Nel ricorso la difesa sostiene la tesi secondo cui “pare lecito ritenere che, essendosi protratte le operazioni di inventario ben oltre il 20 settembre 2006, possano essere state lasciate dal (omissis) in azienda anche le dichiarazioni reddituali dei soci comunicate telematicamente nell’ottobre dello stesso anno”; tesi obiettivamente inconsistente, visto che quel “lasciare in azienda” deve essere letto non già in termini generici, ma piuttosto come inserimento dei documenti in questione all’interno dei ricordati sacchi neri, se è vero che il tutto fu poi rinvenuto dentro gli armadi. Ne deriva l’impossibilità di sostenere che il (omissis), essendo già stato invitato dal curatore alla consegna dei libri, non si sia avveduto di dove fosse stata riposta la contabilità, e la definitiva conferma dell’impianto accusatorio (con la conseguente, palese non configurabilità di una mera bancarotta semplice).
1.2 Le osservazioni della difesa quanto alla posizione della (omissis) si risolvono in censure afferenti il merito, a fronte di una motivazione della sentenza impugnata fondata su chiare emergenze di fatto: l’auto non fu consegnata nella sostanzialmente ammessa consapevolezza dell’obbligo di provvedervi. Appaiono peraltro pretestuosi i rilievi sulla presunta non coincidenza della marca del veicolo, a fronte di altri dati identificativi niente affatto equivoci, o sulla contestata legittimazione del soggetto delegato al ritiro del mezzo.

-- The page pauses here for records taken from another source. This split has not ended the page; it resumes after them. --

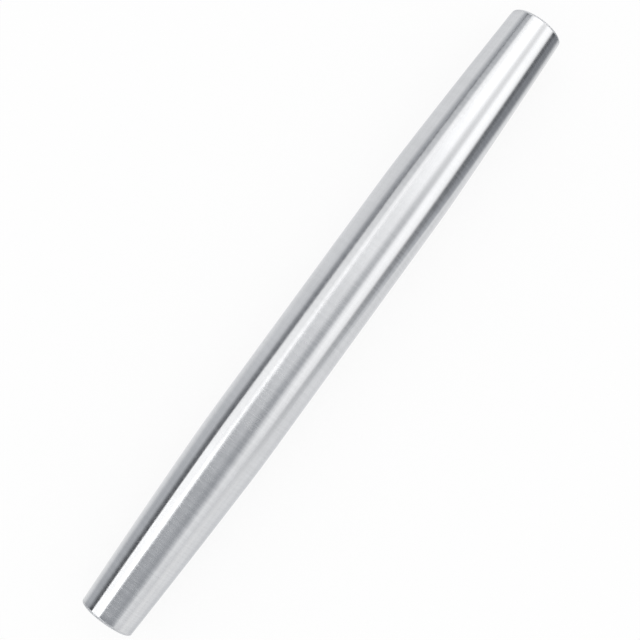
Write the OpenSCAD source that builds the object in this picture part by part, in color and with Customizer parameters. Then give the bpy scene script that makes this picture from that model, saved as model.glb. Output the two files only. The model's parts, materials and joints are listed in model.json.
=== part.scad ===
// French rolling pin: a hollow, tapered steel tube closed by a welded cap at each end.
// It lies along X, with the origin on its axis at mid-length and +Z up.

/* [Pin] */
// Overall length, over both end faces
pin_len = 400; // [330:1:500]
// Diameter of the straight middle
mid_d = 40; // [37:0.5:46]
// Diameter at the end faces, before the edge is rounded
end_d = 32; // [28:0.5:34]
// Length of the straight middle, which does the rolling
straight_len = 144; // [60:2:200]

/* [Taper] */
// Radius of the easing between the straight middle and the taper
ease_r = 1000; // [400:10:1400]
// Radius of the slight bow of the taper
bow_r = 6500; // [4000:100:20000]

/* [Tube] */
// Wall of the tube
wall = 1.5; // [1.2:0.1:3]

/* [End caps] */
// Thickness of a cap's face, outside the tube's mouth
face_t = 3; // [2.8:0.1:6]
// Radius of the rounded outer edge
edge_r = 1.5; // [0.5:0.1:1.9]
// Length of the cap's skirt inside the tube
skirt_len = 6; // [3:0.5:15]
// Wall of the skirt
skirt_wall = 1.5; // [1:0.1:4]
// Chamfer that leads the skirt into the tube's seat
skirt_lead = 0.4; // [0.1:0.1:0.8]
// Gap all round between the skirt and its seat
seat_gap = 0.05; // [0.02:0.01:0.2]
// How far the reamed seat runs on past the skirt
seat_run_out = 1; // [0.2:0.1:3]

/* [Welds] */
// Half the width of the weld groove, which is also its depth
weld_size = 0.8; // [0.4:0.1:0.9]

/* [Hidden] */
$fn = 180;
ease_steps = 10;
bow_steps = 16;
edge_steps = 8;

half_len = pin_len / 2;
half_straight = straight_len / 2;
mid_r = mid_d / 2;
end_r = end_d / 2;

// Where each cap's face meets the tube's mouth, and where the seat inside the tube ends
mouth_x = half_len - face_t;
seat_x = mouth_x - skirt_len - seat_run_out;

// The outline is worked out as [x, radius]. The easing's arc starts square to the straight middle.
// The bow's arc runs on from it, tangent to it, and ends at the end face.
ease_centre = [half_straight, mid_r - ease_r];
end_point = [half_len, end_r];

// The bow's centre is bow_r from the end point and bow_r - ease_r from the easing's centre.
to_end = end_point - ease_centre;
centre_gap = norm(to_end);
along = ((bow_r - ease_r) ^ 2 - bow_r ^ 2 + centre_gap ^ 2) / (2 * centre_gap);
aside = sqrt((bow_r - ease_r) ^ 2 - along ^ 2);
bow_centre = ease_centre + (along * to_end + aside * [to_end[1], -to_end[0]]) / centre_gap;

// Both arcs meet on the line through their centres, and join_angle is its lean from square to the axis.
join_line = ease_centre - bow_centre;
join_angle = atan2(join_line[0], join_line[1]);
join_x = half_straight + ease_r * sin(join_angle);

// Radius of the outline, or of the surface that lies deep below it, at a place along the pin
function radius_at(x, deep = 0) =
    abs(x) <= half_straight ? mid_r - deep
    : abs(x) <= ease_end(deep) ? ease_centre[1] + arc_rise(abs(x) - ease_centre[0], ease_r - deep)
    : bow_centre[1] + arc_rise(abs(x) - bow_centre[0], bow_r - deep);
function arc_rise(run, r) = sqrt(r ^ 2 - run ^ 2);
function ease_end(deep) = join_x - deep * sin(join_angle);

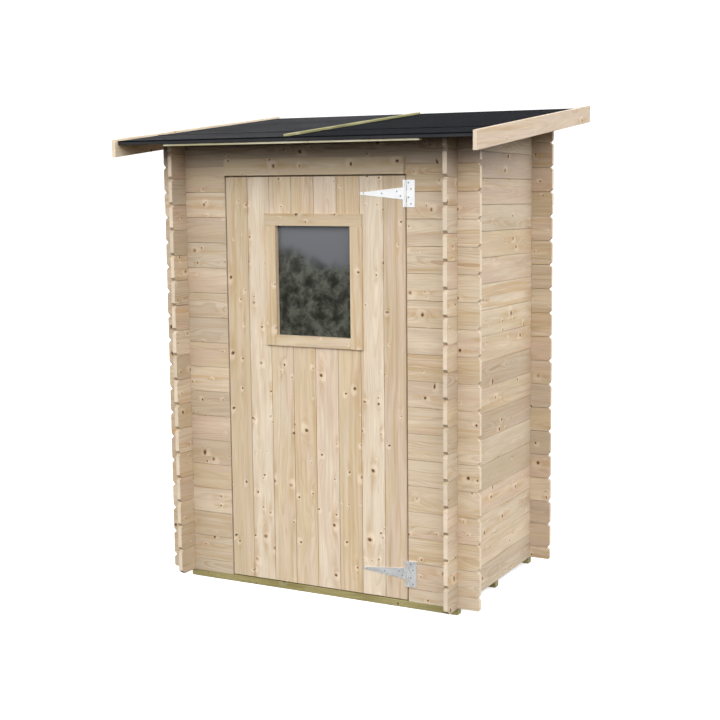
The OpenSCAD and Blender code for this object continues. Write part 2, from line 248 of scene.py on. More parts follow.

Il secondo motivo di doglianza costituisce un evidente refuso, dovuto alla ripetizione anche nell’interesse della (omissis) degli argomenti esposti per il coimputato in vista di una possibile derubricazione (ictu oculi non configurabile neppure in astratto, a fronte di una contestata bancarotta per distrazione).
2. Il rigetto dei ricorsi comporta la condanna di entrambi gli imputati al pagamento delle spese del presente giudizio di legittimità.
P.Q.M.
Rigetta i ricorsi, e condanna ciascun ricorrente al pagamento delle spese processuali.
Così deciso in Roma, il 19 settembre 2014.